Our analysis indicates that the assumptions of the MDE should be examined before adopting it as a null model in ecological hypotheses testing. Critically, even phylogenetic trees generated by equal-rates Markov processes may depart from the MDE, so a hypothesis of differential selection between clades is unnecessary. We advocate that phylogenetic signal in the location of species ranges be examined routinely: if more closely related species are found to be in closer geographical proximity than expected by chance alone it is an indication that the assumptions of the MDE are violated. Potential bias may be most pronounced within recently diverged clades (see Pimm & Brown 2004) and among species with limited dispersal.

5. Conclusion

Our model generates evolutionary trees mirroring imbalance among empirical studies and investigates a range of parameters influencing species range movements.
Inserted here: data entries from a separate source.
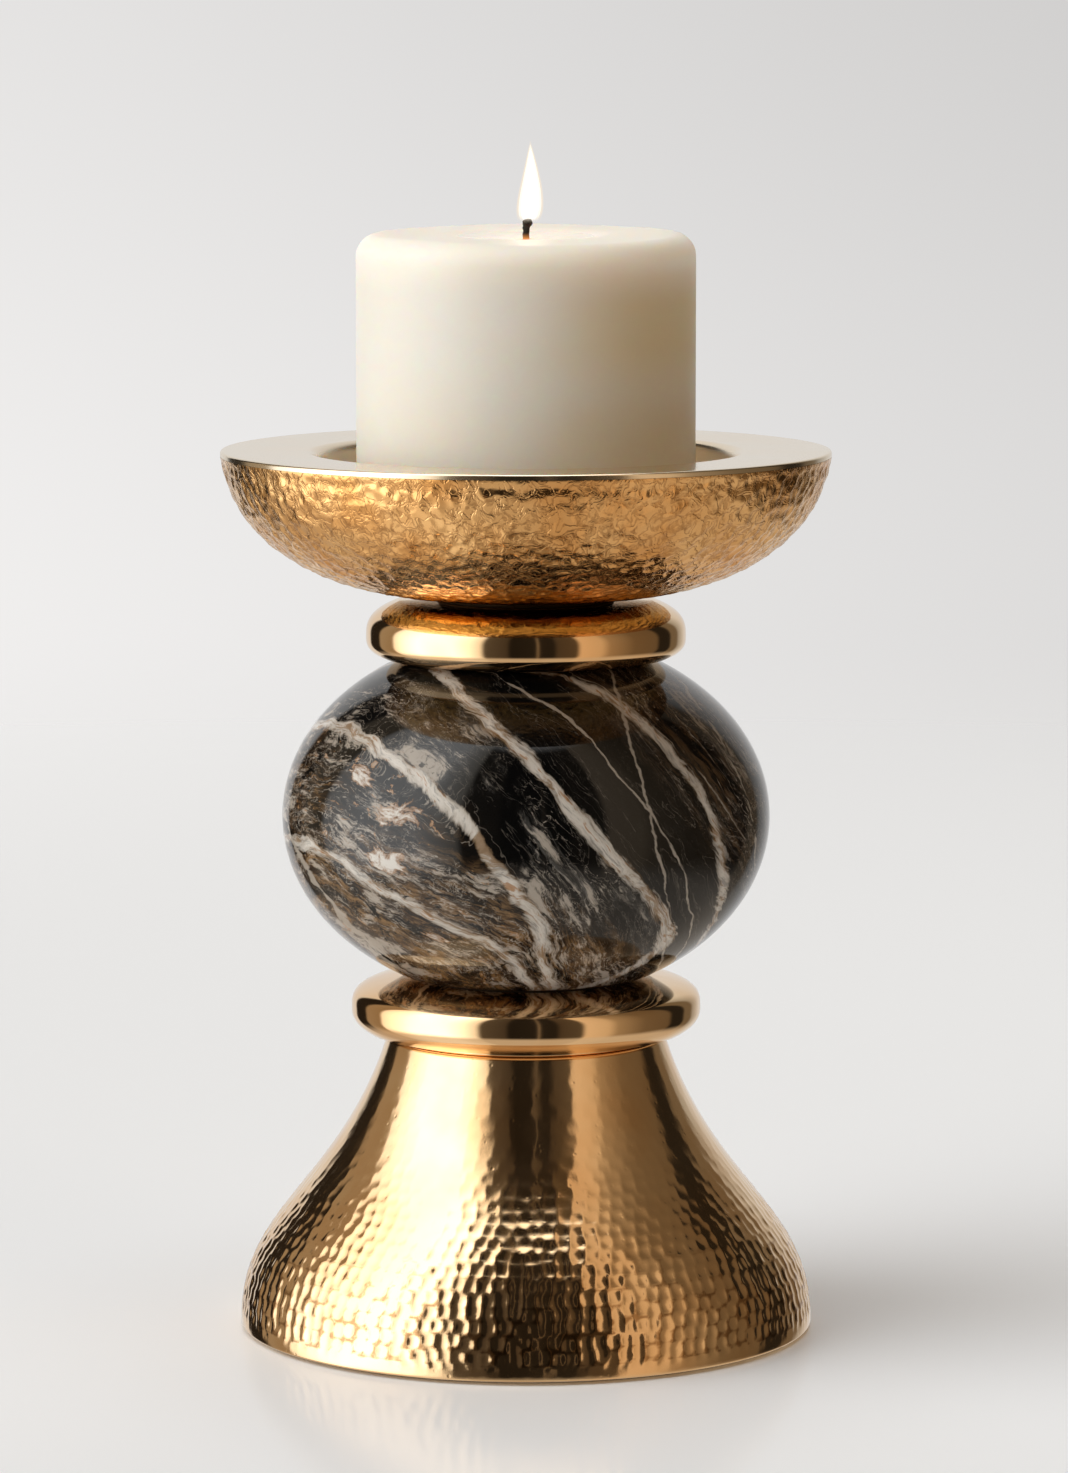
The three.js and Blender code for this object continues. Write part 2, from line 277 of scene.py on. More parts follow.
class Wire:
    """A shader socket; arithmetic on it adds Math nodes to its tree."""

    def __init__(self, shop, socket):
        self.shop = shop
        self.socket = socket

    def maths(self, operation, *values):
        inputs = dict(enumerate(values))
        return self.shop.add("ShaderNodeMath", {"operation": operation}, inputs)

    def __add__(self, other):
        return self.maths("ADD", self, other)

    def __radd__(self, other):
        return self.maths("ADD", other, self)

    def __sub__(self, other):
        return self.maths("SUBTRACT", self, other)

    def __rsub__(self, other):
        return self.maths("SUBTRACT", other, self)

    def __mul__(self, other):
        return self.maths("MULTIPLY", self, other)

    def __rmul__(self, other):
        return self.maths("MULTIPLY", other, self)

    def __truediv__(self, other):
        return self.maths("DIVIDE", self, other)

    def __pow__(self, other):
        return self.maths("POWER", self, other)

    def __abs__(self):
        return self.maths("ABSOLUTE", self)

    def lowest(self, other):
        return self.maths("MINIMUM", self, other)

    def highest(self, other):
        return self.maths("MAXIMUM", self, other)

    def fade(self, start, end):
        """Eased 0 to 1 as the value goes from start to end."""
        settings = {"interpolation_type": "SMOOTHSTEP"}
        inputs = {"Value": self, "From Min": start, "From Max": end}
        return self.shop.add("ShaderNodeMapRange", settings, inputs)


class Shop:
    """Builds one node tree."""

    def __init__(self, owner):
        owner.use_nodes = True
        self.tree = owner.node_tree
        self.tree.nodes.clear()

    def add(self, kind, settings=None, inputs=None, output=0):
        """Adds a node; its settings are made first, then its sockets get values or wires."""
        node = self.tree.nodes.new(kind)
        for key, value in (settings or {}).items():
            if key == "stops":
                fill_ramp(node.color_ramp, value)
            else:
                setattr(node, key, value)
        for key, value in (inputs or {}).items():
            socket = node.inputs[key]
            if isinstance(value, Wire):
                self.tree.links.new(value.socket, socket)
            else:
                socket.default_value = value
        return Wire(self, node.outputs[output]) if node.outputs else node

    def place(self):
        """The point, in millimetres."""
        spot = self.add("ShaderNodeTexCoord", output="Object")
        return self.add("ShaderNodeVectorMath", {"operation": "SCALE"}, {0: spot, "Scale": 1 / MM})

    def from_axis(self, spot):
        """The spot's distance from the axis, and its height."""
        x, y, z = self.split(spot)
        return (x * x + y * y) ** 0.5, z

    def split(self, vector):
        node = self.tree.nodes.new("ShaderNodeSeparateXYZ")
        self.tree.links.new(vector.socket, node.inputs[0])
        return [Wire(self, out) for out in node.outputs]

    def join(self, x, y, z):
        return self.add("ShaderNodeCombineXYZ", None, {0: x, 1: y, 2: z})

    def noise(self, vector, scale, detail=3, rough=0.55, lean=0.0, output="Fac"):
        inputs = {"Vector": vector, "Scale": scale, "Detail": detail}
        inputs |= {"Roughness": rough, "Distortion": lean}
        return self.add("ShaderNodeTexNoise", None, inputs, output)

    def blend(self, share, first, second):
        """Mixes two colours by share."""
        settings = {"data_type": "RGBA", "blend_type": "MIX"}
        return self.add("ShaderNodeMix", settings, {0: share, 6: first, 7: second}, 2)

    def attribute(self, name):
        """A number kept on the piece's vertices."""
        return self.add("ShaderNodeAttribute", {"attribute_name": name}, output="Fac")

    def ramp(self, value, stops):
        return self.add("ShaderNodeValToRGB", {"stops": stops}, {"Fac": value})

    def bump(self, height, distance):
        """distance in millimetres."""
        inputs = {"Height": height, "Distance": distance * MM, "Strength": 1.0}
        return self.add("ShaderNodeBump", None, inputs)

    def surface(self, **sockets):
        """Principled surface on the material's output; names use _ for a space."""
        named = {key.replace("_", " "): value for key, value in sockets.items()}
        body = self.add("ShaderNodeBsdfPrincipled", None, named)
        self.add("ShaderNodeOutputMaterial", None, {"Surface": body})
        return body


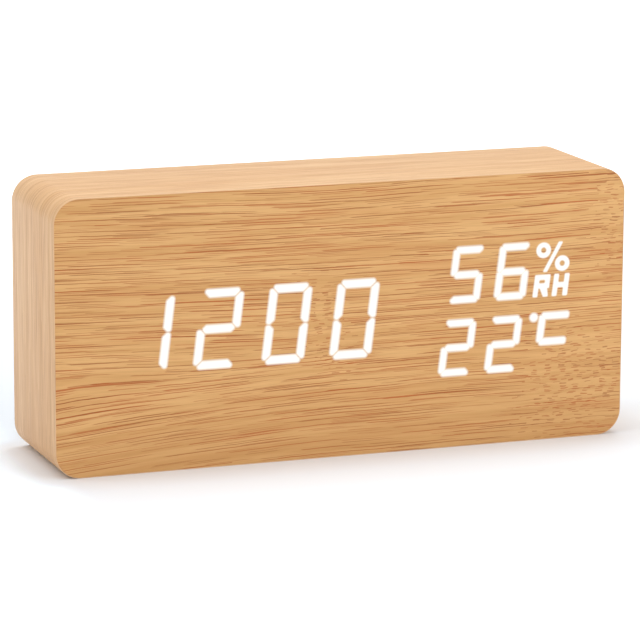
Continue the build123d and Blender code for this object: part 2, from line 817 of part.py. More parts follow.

We demonstrate that under the assumption of phylogenetic non-independence in the geographical location of related species (closely related species tend to be closer geographically than expected by chance), patterns of species richness can depart significantly from the MDE. Consequently, care should be taken in its selection as a null model. In ecological studies the effect of phylogenetic non-independence could confound attempts to identify causal mechanisms. For example, species richness hotspots may be a product of one or a few geographically local but species‐rich lineages. By extension, a departure from the MDE may offer insights into differential speciation and extinction rates within clades—a uniquely ecological approach to assessing variation in evolutionary rates.